As below is another way to give it a shot, it's said to be 99% accuracy;
https://www.kaggle.com/sanket30/cudnnlstm-lstm-99-accuracy
You can dig in to find out why his model is better.

In [0]:
loss,accuracy = model_a.evaluate(x_train,y_train)
print("Training accuracy: {:.5f}".format(accuracy))
loss,accuracy = model_a.evaluate(x_test,y_test)
print("Testing Accuracy: {:.5f}".format(accuracy))

case 4.1: Add one more LSTM layer

In [0]:
model_a = Sequential()
model_a.add(Embedding(vocab_size, emd_size, input_length=max_length,))
model_a.add(LSTM(units=units,return_sequences = True))

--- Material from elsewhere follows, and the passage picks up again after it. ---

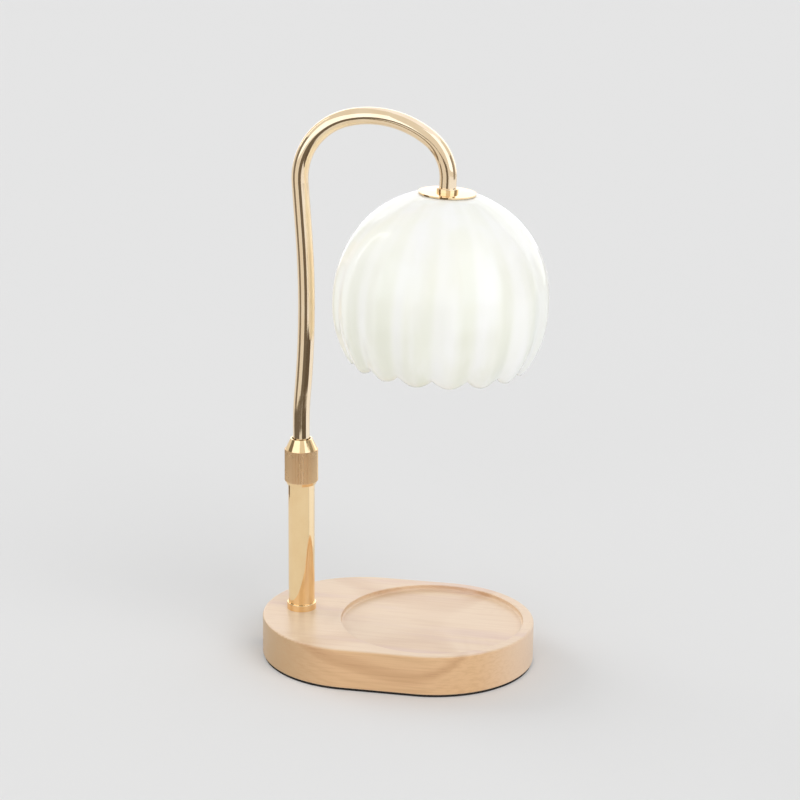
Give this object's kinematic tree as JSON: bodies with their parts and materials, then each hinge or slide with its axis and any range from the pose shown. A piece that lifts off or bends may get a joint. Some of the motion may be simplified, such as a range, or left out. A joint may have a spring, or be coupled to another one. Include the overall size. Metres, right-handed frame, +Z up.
{
  "type": "candle warmer lamp",
  "caption": "Table lamp that melts candle wax from above: wooden base with a sunken round tray, post, knurled lock collar, telescoping bent neck, lobed glass shade and reflector bulb.",
  "frame": {"origin": "centre of the base's footprint, on the surface that the lamp stands on", "axes": "+Z up; +X along the base from the post to the candle tray; the bent neck lies in the XZ plane"},
  "size_m": [0.1695, 0.127, 0.3346],
  "materials": {
    "wood": "clear matt lacquer over pale straight-grained wood",
    "polished_gold": "polished, champagne gold",
    "knurled_gold": "satin, champagne gold, straight knurl",
    "steel": "zinc plated",
    "pad_foam": "matt black foam rubber",
    "black_rubber": "matt",
    "silicone": "translucent white",
    "nylon": "natural",
    "lead_insulation": "woven sleeve, off-white",
    "milk_glass": "milky pressed glass, glossy",
    "ceramic": "unglazed white ceramic",
    "contact_bronze": "bright bronze",
    "clear_glass": "clear",
    "mirror_glass": "glass with a dichroic mirror coat inside"
  },
  "bodies": {
    "stand": {"wood_base": "wood", "base_pad": "pad_foam", "ballast_plate": "steel", "ballast_screws": "steel", "cable_gland": "black_rubber", "base_leads": "lead_insulation", "post_foot_ring": "polished_gold", "post_tube": "polished_gold", "post_end_bush": "steel", "post_stud": "steel", "post_washer": "steel", "post_lock_washer": "steel", "post_nut": "steel", "clamp_bush": "knurled_gold", "clamp_collet": "nylon", "slack_leads": "lead_insulation"},
    "lock_collar": {"lock_collar": "knurled_gold"},
    "guide": {"guide_sleeve": "nylon"},
    "neck": {"neck_tube": "polished_gold", "neck_end_ring": "polished_gold", "neck_stop_clip": "steel", "neck_leads": "lead_insulation", "neck_ferrule": "polished_gold", "shade_cap": "polished_gold", "cap_gasket": "silicone", "glass_shade": "milk_glass", "under_gasket": "silicone", "shade_washer": "steel", "shade_nut": "steel", "holder_bracket": "steel", "bracket_nut": "steel", "lampholder": "ceramic", "holder_plate": "ceramic", "holder_contacts": "contact_bronze", "holder_screws": "steel"},
    "bulb": {"bulb_base": "ceramic", "bulb_pins": "steel", "bulb_reflector": "mirror_glass", "bulb_capsule": "clear_glass", "bulb_lens": "clear_glass"}
  },
  "joints": [
    {"name": "neck_slide", "type": "slide", "parent": "stand", "child": "guide", "axis": [0, 0, 1], "range_m": [-0.0092, 0.0285], "deforming": ["slack_leads"]},
    {"name": "neck_swivel", "type": "hinge", "parent": "guide", "child": "neck", "pos_m": [-0.06, 0, 0.08], "axis": [0, 0, 1], "range_deg": [-170, 170]},
    {"name": "collar_twist", "type": "hinge", "parent": "stand", "child": "lock_collar", "pos_m": [-0.06, 0, 0.12], "axis": [0, 0, 1], "range_deg": [0, 270]},
    {"name": "bulb_twist", "type": "hinge", "parent": "neck", "child": "bulb", "pos_m": [0.02632, 0, 0.28794], "axis": [0.0436, 0, 0.999], "range_deg": [0, 27]}
  ]
}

model_a.add(LSTM(units=units, return_sequences=True))
model_a.add(LSTM(units=units, return_sequences=True))
model_a.add(Attention())
model_a.add(Dense(hidden_dims,activation='relu'))
model_a.add(Dropout(0.2))
model_a.add(Dense(6,activation='sigmoid'))
model_a.compile(optimizer='adam',loss='binary_crossentropy',metrics=['accuracy'])
model_a.summary()

#Fit model
history = model_a.fit(x_train,y_train, epochs=epochs,validation_data=(x_test,y_test),batch_size=batch_size)

## 5.BERT
As mentioned in the comment, "it's not difficult to implement BERT",so BERT is not implemented. In addition, you may not want to download pretrained model which takes a while through streaming.